***** Data in this exercise

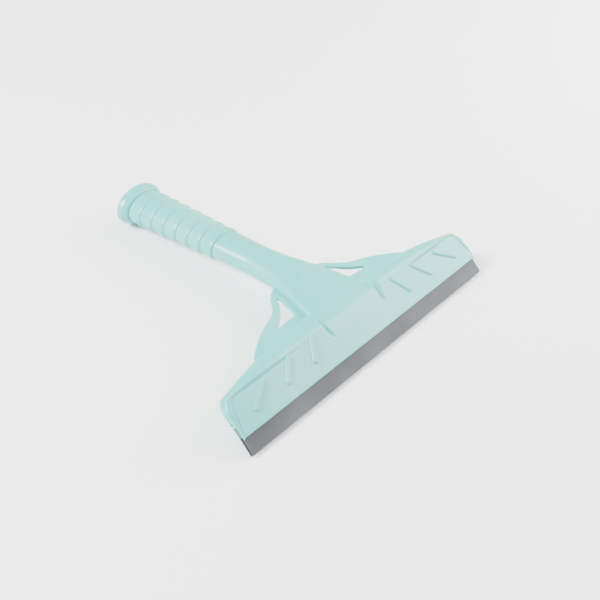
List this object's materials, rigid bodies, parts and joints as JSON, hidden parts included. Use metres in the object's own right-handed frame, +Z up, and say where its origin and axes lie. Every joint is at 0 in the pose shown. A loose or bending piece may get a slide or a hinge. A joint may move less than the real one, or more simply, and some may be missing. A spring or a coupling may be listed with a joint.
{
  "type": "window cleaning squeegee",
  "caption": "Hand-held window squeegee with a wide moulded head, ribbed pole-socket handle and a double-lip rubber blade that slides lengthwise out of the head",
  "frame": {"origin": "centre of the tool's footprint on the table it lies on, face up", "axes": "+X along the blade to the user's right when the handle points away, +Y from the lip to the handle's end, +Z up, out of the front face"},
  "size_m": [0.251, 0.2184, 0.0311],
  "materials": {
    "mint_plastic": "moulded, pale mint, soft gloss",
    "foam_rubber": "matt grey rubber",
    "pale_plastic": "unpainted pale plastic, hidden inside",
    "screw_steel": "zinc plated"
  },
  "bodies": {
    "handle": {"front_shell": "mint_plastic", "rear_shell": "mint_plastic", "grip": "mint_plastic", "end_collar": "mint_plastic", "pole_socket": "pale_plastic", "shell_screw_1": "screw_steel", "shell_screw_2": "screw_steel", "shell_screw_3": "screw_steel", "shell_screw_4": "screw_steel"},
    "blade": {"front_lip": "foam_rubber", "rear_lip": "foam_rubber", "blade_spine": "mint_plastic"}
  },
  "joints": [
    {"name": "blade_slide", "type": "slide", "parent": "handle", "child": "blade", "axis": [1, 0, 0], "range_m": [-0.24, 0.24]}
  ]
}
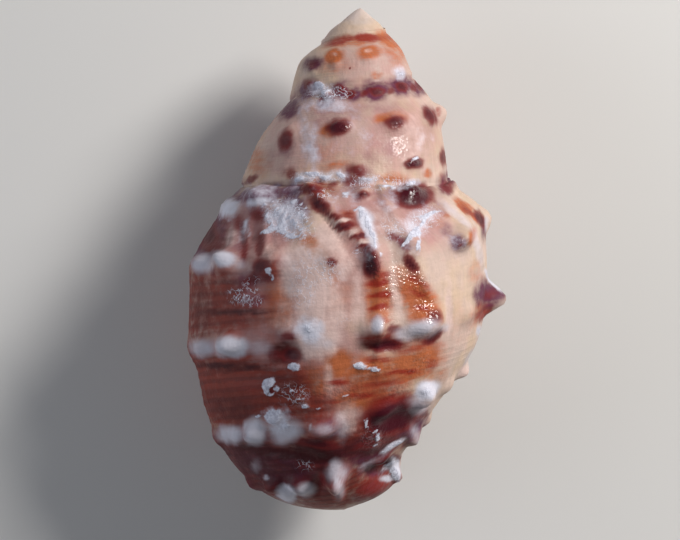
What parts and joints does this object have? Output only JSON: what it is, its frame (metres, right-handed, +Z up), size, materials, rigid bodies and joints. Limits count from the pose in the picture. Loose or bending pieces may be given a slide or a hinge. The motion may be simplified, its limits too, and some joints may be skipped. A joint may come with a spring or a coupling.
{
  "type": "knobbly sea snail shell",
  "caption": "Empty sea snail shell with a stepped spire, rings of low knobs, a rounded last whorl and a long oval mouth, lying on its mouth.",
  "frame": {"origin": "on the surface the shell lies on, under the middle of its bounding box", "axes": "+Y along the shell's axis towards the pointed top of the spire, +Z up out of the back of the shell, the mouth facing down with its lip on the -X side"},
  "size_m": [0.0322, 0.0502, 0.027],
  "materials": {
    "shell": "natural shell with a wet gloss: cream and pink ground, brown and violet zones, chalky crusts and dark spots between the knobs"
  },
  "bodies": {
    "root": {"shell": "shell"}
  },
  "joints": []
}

**********

#### What needs to be done
Write each line above out exactly.

#### Correct answer
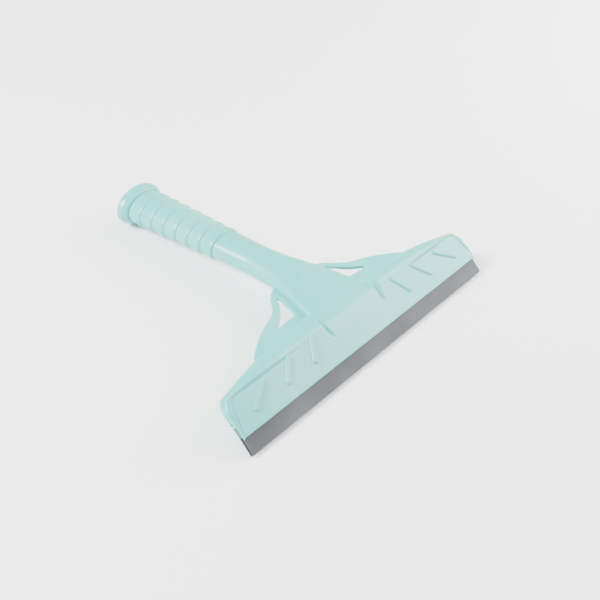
List this object's materials, rigid bodies, parts and joints as JSON, hidden parts included. Use metres in the object's own right-handed frame, +Z up, and say where its origin and axes lie. Every joint is at 0 in the pose shown. A loose or bending piece may get a slide or a hinge. A joint may move less than the real one, or more simply, and some may be missing. A spring or a coupling may be listed with a joint.
{
  "type": "window cleaning squeegee",
  "caption": "Hand-held window squeegee with a wide moulded head, ribbed pole-socket handle and a double-lip rubber blade that slides lengthwise out of the head",
  "frame": {"origin": "centre of the tool's footprint on the table it lies on, face up", "axes": "+X along the blade to the user's right when the handle points away, +Y from the lip to the handle's end, +Z up, out of the front face"},
  "size_m": [0.251, 0.2184, 0.0311],
  "materials": {
    "mint_plastic": "moulded, pale mint, soft gloss",
    "foam_rubber": "matt grey rubber",
    "pale_plastic": "unpainted pale plastic, hidden inside",
    "screw_steel": "zinc plated"
  },
  "bodies": {
    "handle": {"front_shell": "mint_plastic", "rear_shell": "mint_plastic", "grip": "mint_plastic", "end_collar": "mint_plastic", "pole_socket": "pale_plastic", "shell_screw_1": "screw_steel", "shell_screw_2": "screw_steel", "shell_screw_3": "screw_steel", "shell_screw_4": "screw_steel"},
    "blade": {"front_lip": "foam_rubber", "rear_lip": "foam_rubber", "blade_spine": "mint_plastic"}
  },
  "joints": [
    {"name": "blade_slide", "type": "slide", "parent": "handle", "child": "blade", "axis": [1, 0, 0], "range_m": [-0.24, 0.24]}
  ]
}
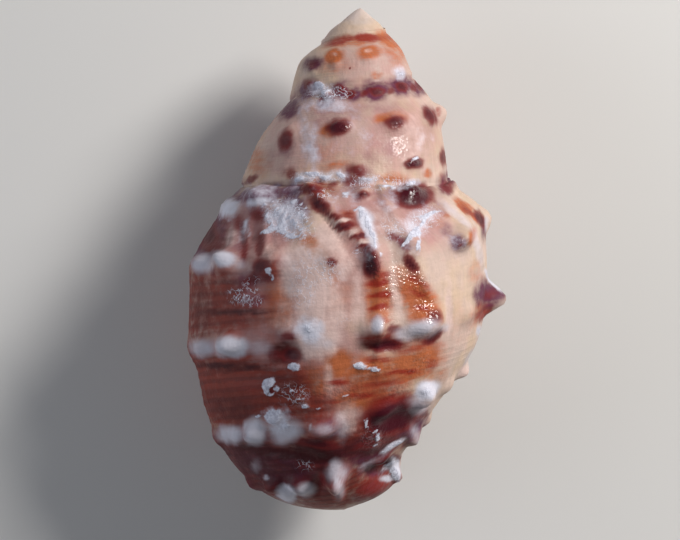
What parts and joints does this object have? Output only JSON: what it is, its frame (metres, right-handed, +Z up), size, materials, rigid bodies and joints. Limits count from the pose in the picture. Loose or bending pieces may be given a slide or a hinge. The motion may be simplified, its limits too, and some joints may be skipped. A joint may come with a spring or a coupling.
{
  "type": "knobbly sea snail shell",
  "caption": "Empty sea snail shell with a stepped spire, rings of low knobs, a rounded last whorl and a long oval mouth, lying on its mouth.",
  "frame": {"origin": "on the surface the shell lies on, under the middle of its bounding box", "axes": "+Y along the shell's axis towards the pointed top of the spire, +Z up out of the back of the shell, the mouth facing down with its lip on the -X side"},
  "size_m": [0.0322, 0.0502, 0.027],
  "materials": {
    "shell": "natural shell with a wet gloss: cream and pink ground, brown and violet zones, chalky crusts and dark spots between the knobs"
  },
  "bodies": {
    "root": {"shell": "shell"}
  },
  "joints": []
}